I will now step up and help you. Please read the below carefully:

http://www.lindjensen.com/CM/Articles/Crime%20Doesn't%20Pay-%20The%20Criminal%20Act%20Exclusion.pdf

So do you get it yet? Deliberate shootings are crimes. Insurance. won't. pay. damages. resulting. from. criminal. acts. Is that too many words in a row for you.

So, suppose you have a policy? Then shoot someone. Accident? Yes, the insurance company will pay. Shoot up a school? They don't pay a dime.. So, your cool-sounding idea simply boils down to a fee to enjoy what is considered a basic right only.

Our homeowner's liability / umbrella insurance policies otherwise already cover firearms accidents.
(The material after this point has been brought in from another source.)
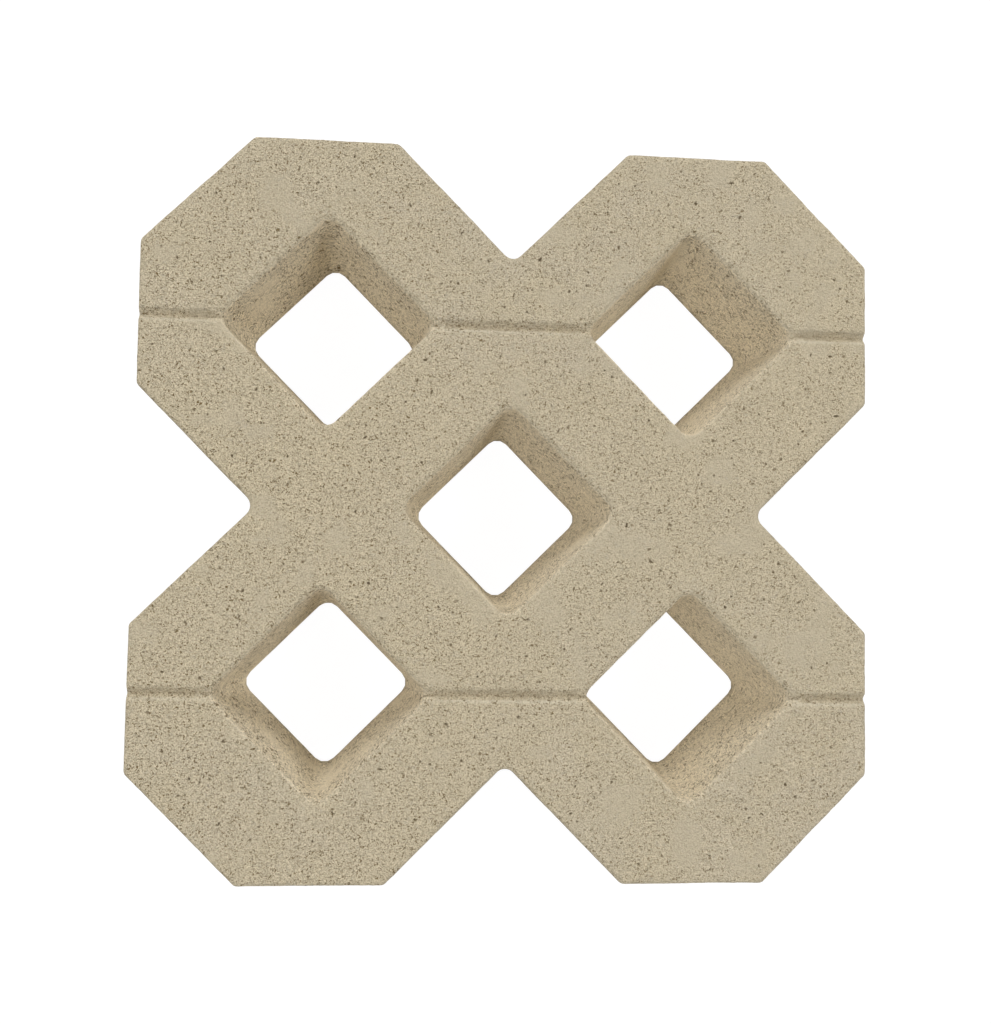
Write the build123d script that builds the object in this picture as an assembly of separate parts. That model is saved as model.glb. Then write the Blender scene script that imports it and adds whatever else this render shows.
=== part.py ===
from build123d import *
import os
from math import sqrt

# A concrete grass paver: one cast lattice block. Square openings turned on edge
# run through it, half openings notch its sides, its corners are cut, and a false
# joint is pressed across each row of openings, so that it reads as eight-sided
# stones. Millimetres. X runs along the false joints, Y across them, Z points up,
# and the origin is the middle of the face that lies on the ground.

# Block: a grid of cells, each one eight-sided stone with an opening in its middle
cell_pitch_x = 200.0
cell_pitch_y = 200.0
cells_along_x = 2
cells_along_y = 2
block_thickness = 80.0

# Outline
corner_cut_leg = 58.5
side_notch_side = 90.0
side_notch_root_radius = 6.0
outline_corner_radius = 4.0
outline_arris_radius = 2.5

# Openings: wide at the top, narrower at the ground
opening_top_side = 83.5
opening_base_side = 71.0
opening_corner_radius = 7.5
opening_arris_radius = 3.5

# False joints
joint_groove_width = 7.0
joint_groove_depth = 3.5
joint_groove_shoulder_radius = 1.5
joint_groove_root_radius = 0.8

block_length = cells_along_x * cell_pitch_x
block_width = cells_along_y * cell_pitch_y
west_side = -block_length / 2
south_side = -block_width / 2
turn_onto_corner = 45.0
rim_tolerance = 0.01


def turned_square(side):
    """A square that stands on one corner."""
    return Rot(0, 0, turn_onto_corner) * Rectangle(side, side)


def grid_corners():
    """Every place where cells meet or a cell has a free corner."""
    for column in range(cells_along_x + 1):
        for row in range(cells_along_y + 1):
            on_end = column in (0, cells_along_x)
            on_side = row in (0, cells_along_y)
            x = west_side + column * cell_pitch_x
            y = south_side + row * cell_pitch_y
            yield x, y, on_end, on_side


def opening_centres():
    """The middle of each cell, and each place where four cells meet."""
    centres = []
    for column in range(cells_along_x):
        for row in range(cells_along_y):
            x = west_side + (column + 0.5) * cell_pitch_x
            y = south_side + (row + 0.5) * cell_pitch_y
            centres.append((x, y))
    for x, y, on_end, on_side in grid_corners():
        if not on_end and not on_side:
            centres.append((x, y))
    return centres


def is_on_rim(vertex):
    """True for a corner of the outline that lies on one of the four long sides."""
    on_end = abs(abs(vertex.X) - block_length / 2) < rim_tolerance
    on_side = abs(abs(vertex.Y) - block_width / 2) < rim_tolerance
    return on_end or on_side


def block_outline():
    """The rectangle with its corners cut and a half opening at each cell boundary."""
    outline = Rectangle(block_length, block_width)
    for x, y, on_end, on_side in grid_corners():
        if on_end and on_side:
            outline -= Pos(x, y) * turned_square(corner_cut_leg * sqrt(2))
        elif on_end or on_side:
            outline -= Pos(x, y) * turned_square(side_notch_side)
    notch_roots = [v for v in outline.vertices() if not is_on_rim(v)]
    outline = fillet(notch_roots, side_notch_root_radius)
    rim_corners = [v for v in outline.vertices() if is_on_rim(v)]
    return fillet(rim_corners, outline_corner_radius)


def top_face(solid):
    """The level face of the block that is walked on."""
    return solid.faces().filter_by(Axis.Z).sort_by(Axis.Z)[-1]


def tapered_opening():
    """What one opening takes out: a turned square that widens towards the top."""
    half_base = opening_base_side / 2
    half_top = opening_top_side / 2
    section = make_face(
        Polyline(
            (-half_base, 0),
            (half_base, 0),
            (half_top, block_thickness),
            (-half_top, block_thickness),
            close=True,
        )
    )
    reach = max(half_base, half_top)
    wedge = extrude(Plane.XZ * section, reach, both=True)
    core = wedge & (Rot(0, 0, 90) * wedge)
    upright = [edge for edge in core.edges() if edge.bounding_box().size.Z > block_thickness / 2]
    core = fillet(upright, opening_corner_radius)
    return Rot(0, 0, turn_onto_corner) * core


def joint_groove():
    """What one false joint takes out: a V with eased shoulders, along the block."""
    half_width = joint_groove_width / 2
    shoulder_run = joint_groove_width
    profile = FilletPolyline(
        (-shoulder_run, 0),
        (-half_width, 0),
        (0, -joint_groove_depth),
        (half_width, 0),
        (shoulder_run, 0),
        radius=[joint_groove_shoulder_radius, joint_groove_root_radius, joint_groove_shoulder_radius],
    )
    lid = Polyline(
        (shoulder_run, 0),
        (shoulder_run, joint_groove_depth),
        (-shoulder_run, joint_groove_depth),
        (-shoulder_run, 0),
    )
    section = Plane.YZ * make_face([profile, lid])
    return extrude(section, block_length / 2 + joint_groove_depth, both=True)


def paver_block():
    """The whole block, cast as one piece."""
    block = extrude(block_outline(), block_thickness)
    block = fillet(top_face(block).outer_wire().edges(), outline_arris_radius)

    core = tapered_opening()
    for x, y in opening_centres():
        block -= Pos(x, y) * core
    arrises = [edge for wire in top_face(block).inner_wires() for edge in wire.edges()]
    block = fillet(arrises, opening_arris_radius)

    groove = joint_groove()
    for row in range(cells_along_y):
        y = south_side + (row + 0.5) * cell_pitch_y
        block -= Pos(0, y, block_thickness) * groove
    return block


os.makedirs("parts", exist_ok=True)
export_step(paver_block(), "parts/paver_block.step")
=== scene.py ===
import math
from collections import namedtuple

import bpy
import numpy as np
from mathutils import Matrix, Vector
from mathutils.geometry import delaunay_2d_cdt


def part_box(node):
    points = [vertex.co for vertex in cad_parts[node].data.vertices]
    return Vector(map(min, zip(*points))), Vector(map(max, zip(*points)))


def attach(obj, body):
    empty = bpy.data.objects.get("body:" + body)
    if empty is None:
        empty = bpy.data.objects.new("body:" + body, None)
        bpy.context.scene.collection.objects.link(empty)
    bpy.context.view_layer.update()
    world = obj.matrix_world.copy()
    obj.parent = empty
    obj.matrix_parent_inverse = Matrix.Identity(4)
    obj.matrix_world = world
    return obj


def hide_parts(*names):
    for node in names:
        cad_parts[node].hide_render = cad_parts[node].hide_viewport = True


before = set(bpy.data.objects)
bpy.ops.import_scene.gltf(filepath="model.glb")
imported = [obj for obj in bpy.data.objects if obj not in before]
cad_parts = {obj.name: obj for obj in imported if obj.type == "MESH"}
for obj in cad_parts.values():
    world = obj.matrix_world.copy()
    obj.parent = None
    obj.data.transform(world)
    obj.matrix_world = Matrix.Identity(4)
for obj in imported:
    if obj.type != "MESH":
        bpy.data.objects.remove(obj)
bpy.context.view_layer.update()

# The looks of a cast concrete grass paver. The block is rebuilt as one closed mesh on the
# solid's own surfaces, with the pores, the worn arrises and the uneven faces that the solid
# leaves out. Lengths are in millimetres until the mesh is made, and in metres from there on.

MM = 0.001
surface_seed = 408
rng = np.random.default_rng(surface_seed)

# The block, as the solid has it
low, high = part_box("paver_block")
half_length = (high.x - low.x) / 2 / MM
half_width = (high.y - low.y) / 2 / MM
thickness = (high.z - low.z) / MM
corner_cut_leg = 58.5
side_notch_side = 90.0
side_notch_root_radius = 6.0
outline_corner_radius = 4.0
outline_arris_radius = 2.5
opening_top_side = 83.5
opening_base_side = 71.0
opening_corner_radius = 7.5
opening_arris_radius = 3.5
joint_groove_width = 7.0
joint_groove_depth = 3.5
joint_groove_at = (-half_width / 2, half_width / 2)

slant = math.sqrt(2)
notch_reach = side_notch_side / slant
opening_centres = [
    (x, y) for x in (-half_length / 2, half_length / 2) for y in (-half_width / 2, half_width / 2)
] + [(0.0, 0.0)]

# How far each false joint strays from its straight line, at four places along the block
joint_wander_at = (-200.0, -60.0, 60.0, 200.0)
joint_wander = ((0.4, 0.2, 0.0, -0.4), (1.2, 0.6, 0.5, 1.2))

# How finely the level faces are cut, and how far a straight rim bends on their flat map
top_spacing = 2.5
base_spacing = 9.0
row_spacing_share = 0.87
rim_bend = 0.4

# How finely the walls are cut: close rows on the arris, wider ones towards the ground, and
# closer marks along the rims where a false joint runs out
rim_spacing = 1.5
arris_steps = 4
first_row_step = 1.3
row_growth = 1.16
last_row_margin = 3.0
fine_rows_below_arris = 7.0
wall_spacing_at_foot = 6.5
long_arc = 6.0
joint_fine_reach = 6.5
mark_to_row_gap = 1.15
seam_to_row_gap = 0.45
fine_row_shake = 0.12
wide_row_shake = 0.2
row_past_margin = 0.2
touching = 0.01

# Where pores may not lie, and the raster that this is marked on
raster_cell = 0.3
seam_margin = 1.2
foot_margin = 1.5
face_margin = 0.9
joint_margin = 5.6

# Pores: how many are tried, their radii, the share that are short gaps between grains, and
# how deep they are for their radius
Pores = namedtuple("Pores", "count smallest usual largest gap_share depth_share")
top_pores = Pores(6400, 0.34, 0.54, 1.5, 0.72, 0.85)
base_pores = Pores(200, 0.7, 1.1, 2.6, 0.3, 0.7)
opening_pores = Pores(300, 0.55, 0.95, 2.2, 0.5, 0.7)
outside_pores = opening_pores._replace(count=900)
pore_spread = 0.38
pore_tries = 5
pore_clear_share = 1.3
pore_clearance = 0.38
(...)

Now with your new found knowledge on how insurance works help me understand how an insurance policy taken out / forced on people who won't commit a crime anyway will reduce shootings by those who will.

AUTO insurance companies don't pay either if you get drunk and kill somebody. Even though people are compelled in most states to get insurance. Compelling them to get insurance doesnt stop a person from getting behind the wheel all tanked up on booze on weekend nights either.

Your logic does not hold up. Only an idiot would assume that an insurance company would willingly underwrite cold-blooded murderers LOL. (your next cool idea would probably be to compel them to do that too)

Are you really that dense? Geezuz. The gun owner in this latest tragedy was NOT the one committing the crime. Her insurance would pay for the victims and their families for her NEGLIGENCE, if it was determined that she was in fact, negligent.

But, hey, I would venture to guess you are the Libertarian type, so here's from the Libertarian Party:

Let us put the responsibility where it belongs, on the owner and user of the gun. If he or she acts responsibly, without attacking others or causing injury negligently, no crime or harm has been done. Leave them in peace. But, if a person commits a crime with a gun, then impose the severest penalties for the injuries done to the victim. Similarly, hold the negligent gun user fully liable for all harm his negligence does to others.